First, the conclusion: stock prices do not necessarily fall on the ex-dividend date. Many people think that stock prices must drop after the ex-dividend date, but based on actual cases, leading stocks like Coca-Cola and Apple sometimes see prices rise on the ex-dividend day. In 2023, Apple’s stock price increased from $182 to $186 on the ex-dividend date of November 10, a significant gain. So, stock price movements are influenced by multiple factors, not just the dividend.
Let me explain the underlying principle. Suppose a company earns $3 per share annually, and the market values it at a 10x P/E ratio, making the stock price $30. If the company has accumulated $5 in cash per share, the total valuation becomes $35. Now, if the company decides to distribute a $4 dividend per share, theoretically, the stock price should drop from $35 to $31 on the ex-dividend date. But in reality, the situation is often more complex because market sentiment, company performance, industry trends, and other factors all affect the stock price.
This brings up two important concepts: price recovery after dividend distribution (fill the rights and dividends) and price discounting (discounted rights and dividends). Fill the rights and dividends refers to the stock price gradually rebounding after the ex-dividend date, sometimes even returning to pre-dividend levels, indicating investor confidence in the company's prospects. Price discounting, on the other hand, means the stock remains depressed, reflecting market concerns about the company's future.
So, is it worthwhile to sell after the ex-dividend date? I think it depends on three perspectives. First, has the stock price already risen significantly before the ex-dividend date? If the price is already high, many investors might take profits early, making buying riskier. Second, look at historical data. Statistically, stocks tend to continue declining after the ex-dividend date, which is not friendly for short-term traders. But if the stock falls to a technical support level, it could be a good entry point. Third, consider the company's fundamentals. For solid companies and industry leaders, the ex-dividend adjustment is just a process of price correction and does not mean the company's value has decreased.
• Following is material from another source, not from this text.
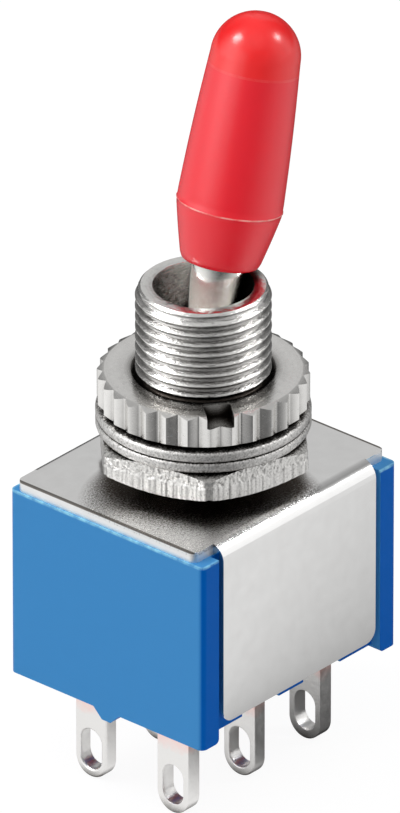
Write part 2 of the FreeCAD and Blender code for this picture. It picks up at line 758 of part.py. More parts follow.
def make_pole(letter, y):
    """Everything that one pole of the switch holds."""
    make_seal(f"seal_{letter}", -1 if y.startswith("-") else 1)
    make_centre_terminal(f"terminal_{letter}2", y)
    stud_x = "lug_x - stud_in"
    for number, x, stud, turn in (("1", "-lug_x", f"-({stud_x})", None),
                                  ("3", "lug_x", stud_x, "180")):
        make_outer_terminal(f"terminal_{letter}{number}", x, y, turn)
        make_contact(f"contact_{letter}{number}", stud, y)
    make_rocker(f"rocker_{letter}", y)
    make_plunger(f"plunger_{letter}", y)
    make_spring(f"spring_{letter}", y)


def check_objects():
    """Stops if any object failed or any piece is not one valid solid."""
    for item in doc.Objects:
        failed = [word for word in item.State if word in ("Invalid", "Error")]
        if failed:
            raise RuntimeError(f"{item.Name} failed: {item.State}")
    for body in doc.findObjects("PartDesign::Body"):
        shape = body.Shape
        if shape.isNull() or not shape.isValid() or len(shape.Solids) != 1:
            raise RuntimeError(f"{body.Label} is not one valid solid")


def write_pieces():
    os.makedirs("parts", exist_ok=True)
    for body in doc.findObjects("PartDesign::Body"):
        body.Shape.exportStep(f"parts/{body.Label}.step")
        print(f"{body.Label:16s} {body.Shape.Volume:9.3f} mm3")


make_case()
make_frame()
make_bushing()
make_lever()
make_pivot_pin()
make_sleeve()
make_yoke()
make_pole("a", "-pole_y")
make_pole("b", "pole_y")
make_hex_nut()
make_plain_washer()
make_lock_washer()
make_face_nut()
doc.recompute()
check_objects()
write_pieces()
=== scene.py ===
"""Dresses a miniature toggle switch over its CAD frame. Lengths are in millimetres unless said."""

import math

import bmesh
import bpy
from mathutils import Matrix, Vector, noise


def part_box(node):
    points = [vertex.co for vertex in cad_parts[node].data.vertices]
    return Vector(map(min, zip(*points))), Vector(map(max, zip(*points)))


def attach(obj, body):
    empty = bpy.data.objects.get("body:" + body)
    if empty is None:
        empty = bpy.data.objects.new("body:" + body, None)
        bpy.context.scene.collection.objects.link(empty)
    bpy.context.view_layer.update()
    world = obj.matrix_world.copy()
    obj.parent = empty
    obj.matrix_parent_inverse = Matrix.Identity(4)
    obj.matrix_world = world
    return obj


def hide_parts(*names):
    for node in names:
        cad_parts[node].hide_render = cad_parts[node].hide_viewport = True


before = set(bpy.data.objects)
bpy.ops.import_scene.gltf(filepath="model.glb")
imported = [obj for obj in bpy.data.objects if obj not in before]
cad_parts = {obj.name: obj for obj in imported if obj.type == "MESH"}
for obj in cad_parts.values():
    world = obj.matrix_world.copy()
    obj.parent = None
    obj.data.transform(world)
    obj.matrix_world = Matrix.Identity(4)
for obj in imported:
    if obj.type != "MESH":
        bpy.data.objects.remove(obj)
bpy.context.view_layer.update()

MM = 0.001

# Places read from the frame
PLATE_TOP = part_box("frame")[1].z / MM
CASE_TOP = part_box("case")[1].z / MM
CASE_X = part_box("case")[1].x / MM
CASE_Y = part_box("case")[1].y / MM
CASE_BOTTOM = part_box("case")[0].z / MM
FLANGE_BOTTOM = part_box("bushing")[0].z / MM

# Bushing
CREST_R = 3.0
CORE_R = 2.84
PITCH = 0.5
THREAD_DEPTH = 0.24
THREAD_WORN = 0.014
BUSHING_UP = 9.0
RIM_BEVEL = 0.25
MOUTH_R = 2.215
THROAT_R = 1.45
BALL_SEAT_R = 1.85
SEAT_LEAN = math.radians(38)
LOWER_BORE_R = 2.5
FLANGE_R = 3.7
PLATE_THICK = 0.5

# Mounting frame
FLAP_X = 5.1
FLAP_Y = 5.6
FLAP_BASE = 5.7
FLAP_CORNER_R = 0.6
BEND_R = 0.75
BACK_BEND_R = 0.45
TAB_X = 2.05
TAB_WIDE = 2.4
TAB_PAST = 0.15
TAB_UNDER = 1.25
EAR_X = 6.38
EAR_FRONT_Y = -5.03
EAR_BACK_Y = 5.3
EAR_CORNER_R = 0.35

# Lever and sleeve
PIVOT_UP = 5.5
PIVOT = Vector((0, 0, PLATE_TOP + PIVOT_UP))
LEVER_TILT = math.radians(14.5)
SHANK_R = 1.2
BALL_R = 1.8
NECK_R = 0.95
TAIL_R = 0.75
TAIL_DOWN = 9.0
SLEEVE_UP = 15.8
SLEEVE_LONG = 11.45
RIDGE_DOWN = 8.8
SEAM_DOWN = 2.5
RIDGE_R = 2.375
DOME_R = 1.99
GATE_R = 0.62
GATE_SOFT = 0.12
GATE_DEEP = 0.035
SLEEVE_END_R = 1.75
SLEEVE_FIT = 0.012
LEVER_UP = 14.6
LEVER_TIP_R = 1.45
LEVER_BEVEL = 0.5

# Nuts and washers
HEX_UP = 0.7
HEX_THICK = 1.42
HEX_FLATS = 9.0
HEX_BEVEL = 0.3
HEX_TOP_BEVEL = 0.2
HEX_CORNER_CUT = 0.1
HEX_TURN = math.radians(43.6)
WASHER_R = 4.75
WASHER_THICK = 0.5
WASHER_BORE_R = 3.1
LOWER_WASHER_ROLL = 0.12
UPPER_WASHER_ROLL = 0.14
FACE_NUT_R = 4.675
FACE_NUT_TALL = 1.42
SEAT_BEVEL = 0.31
SEAT_R = 4.1
FACE_TOP_R = 4.4
FACE_BEVEL = 0.14
SINK_R = 3.17
SINK_DEEP = 0.17
FLUTES = 30
FLUTE_DEEP = 0.27
TOOTH_BULGE = 1.15
GROOVE_SHARE = 0.06
SLOT_WIDE = 1.2
SLOT_DEEP = 0.55
SLOT_IN_R = 3.45
SLOT_TURN = math.radians(50.5)
NUT_BORE_R = 2.86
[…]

In fact, it might provide a cheaper entry point for those wanting to increase their holdings.
My personal advice is: if you are optimistic about a company's long-term prospects, a price pullback after the ex-dividend date can be an opportunity. But if you aim to profit from short-term fluctuations around the ex-dividend date, you need to consider tax costs. In taxable accounts, you face unrealized losses from falling stock prices and taxes on received dividends, which can add up.
Additionally, there are transaction fees and trading taxes. In the Taiwan stock market, the trading fee is 0.1425% of the stock price (after discount), the transaction tax for common stocks is 0.3%, and for ETFs, it’s 0.1%. These costs accumulate and should not be overlooked.
Therefore, I believe that holding high-dividend stocks for long-term income is suitable for stable returns. But if you want to make quick profits from short-term volatility around the ex-dividend date, you must carefully calculate the risks and costs. Most importantly, decisions should be based on your investment goals and risk tolerance—don’t get carried away by short-term fluctuations.